Scientists were able to find mosses, lichen and millions of small invertebrates such as mites and springtails, that were able to thrive because of the animal excrement, according to the statement.

"You can find millions of them per square meter here, but in grasslands in the U.S. or Europe, there are only about 50,000 to 100,000 per square meter," Bokhorst said.

With their research, Bokhorst and his colleagues were able to map out “biodiversity hotspots” across Antarctica, according to the statement, which also noted that the continent is difficult for researchers to study because of its size, desolation and cold temperatures.

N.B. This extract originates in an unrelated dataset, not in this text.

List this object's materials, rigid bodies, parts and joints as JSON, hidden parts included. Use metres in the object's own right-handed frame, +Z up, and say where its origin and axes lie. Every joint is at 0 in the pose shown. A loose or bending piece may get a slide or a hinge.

Now the researchers are looking into the influence that invasive species could have on the environment in Antarctica and the Arctic, the statement said, particularly as climate change and human activity affect the regions.

"Just as the penguin and seal colonies enrich the soil for native plants, it's also possible that they are making it ideal for invasive species as well, which could be hardier and provide shelter for predatory insects like spiders and beetles," Bokhorst said in the statement. "Right now, the system is too unproductive to support any mammals like rats and mice."